--- Begin ---

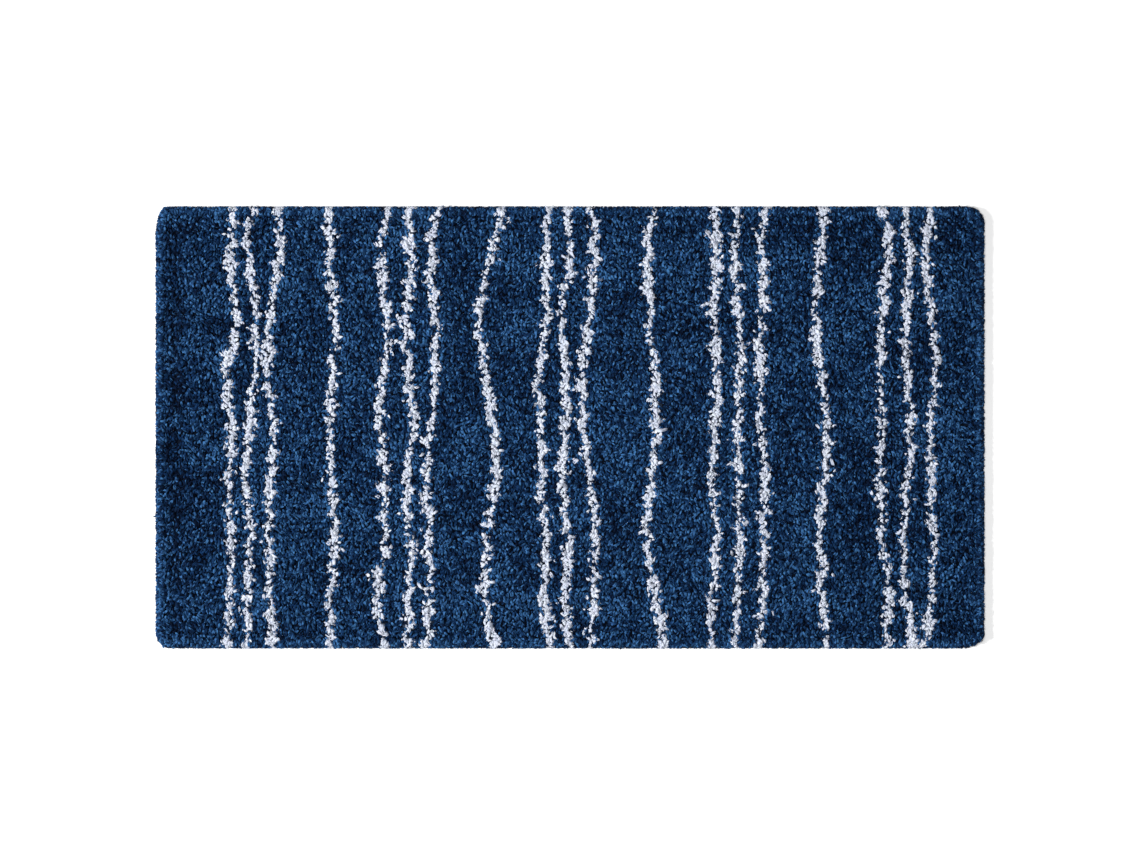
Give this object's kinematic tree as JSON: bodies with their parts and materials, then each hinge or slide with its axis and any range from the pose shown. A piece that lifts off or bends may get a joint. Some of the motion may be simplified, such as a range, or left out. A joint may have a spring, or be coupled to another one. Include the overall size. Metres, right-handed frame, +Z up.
{
  "type": "bath mat",
  "caption": "Rectangular tufted bath mat with rounded corners: soft blue cut pile crossed by wandering white stripes, on a grip-coated backing with a turned hem.",
  "frame": {"origin": "middle of the mat's underside, on the floor", "axes": "+X along the long side, +Y along the short side towards the back edge, +Z up through the pile"},
  "size_m": [1.1, 0.588, 0.015],
  "materials": {
    "blue_yarn": "matte",
    "white_yarn": "matte",
    "backing_cloth": "matte",
    "hem_cloth": "matte",
    "hem_thread": "satin",
    "grip_latex": "satin"
  },
  "bodies": {
    "root": {"backing_cloth": "backing_cloth", "grip_coating": "grip_latex", "hem_front": "hem_cloth", "hem_right": "hem_cloth", "hem_back": "hem_cloth", "hem_left": "hem_cloth", "hem_thread_front": "hem_thread", "hem_thread_right": "hem_thread", "hem_thread_back": "hem_thread", "hem_thread_left": "hem_thread", "blue_pile_01": "blue_yarn", "blue_pile_02": "blue_yarn", "blue_pile_03": "blue_yarn", "blue_pile_04": "blue_yarn", "blue_pile_05": "blue_yarn", "blue_pile_06": "blue_yarn", "blue_pile_07": "blue_yarn", "blue_pile_08": "blue_yarn", "blue_pile_09": "blue_yarn", "blue_pile_10": "blue_yarn", "blue_pile_11": "blue_yarn", "blue_pile_12": "blue_yarn", "blue_pile_13": "blue_yarn", "blue_pile_14": "blue_yarn", "blue_pile_15": "blue_yarn", "blue_pile_16": "blue_yarn", "blue_pile_17": "blue_yarn", "blue_pile_18": "blue_yarn", "blue_pile_19": "blue_yarn", "blue_pile_20": "blue_yarn", "white_pile_01": "white_yarn", "white_pile_02": "white_yarn", "white_pile_03": "white_yarn", "white_pile_04": "white_yarn", "white_pile_05": "white_yarn", "white_pile_06": "white_yarn", "white_pile_07": "white_yarn", "white_pile_08": "white_yarn", "white_pile_09": "white_yarn", "white_pile_10": "white_yarn", "white_pile_11": "white_yarn", "white_pile_12": "white_yarn", "white_pile_13": "white_yarn", "white_pile_14": "white_yarn", "white_pile_15": "white_yarn", "white_pile_16": "white_yarn", "white_pile_17": "white_yarn", "white_pile_18": "white_yarn", "white_pile_19": "white_yarn"}
  },
  "joints": []
}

--- End ---

* What to produce
Find the lines containing "with" and pull them out.

* Expected answer
Give this object's kinematic tree as JSON: bodies with their parts and materials, then each hinge or slide with its axis and any range from the pose shown. A piece that lifts off or bends may get a joint. Some of the motion may be simplified, such as a range, or left out. A joint may have a spring, or be coupled to another one. Include the overall size. Metres, right-handed frame, +Z up.
  "caption": "Rectangular tufted bath mat with rounded corners: soft blue cut pile crossed by wandering white stripes, on a grip-coated backing with a turned hem.",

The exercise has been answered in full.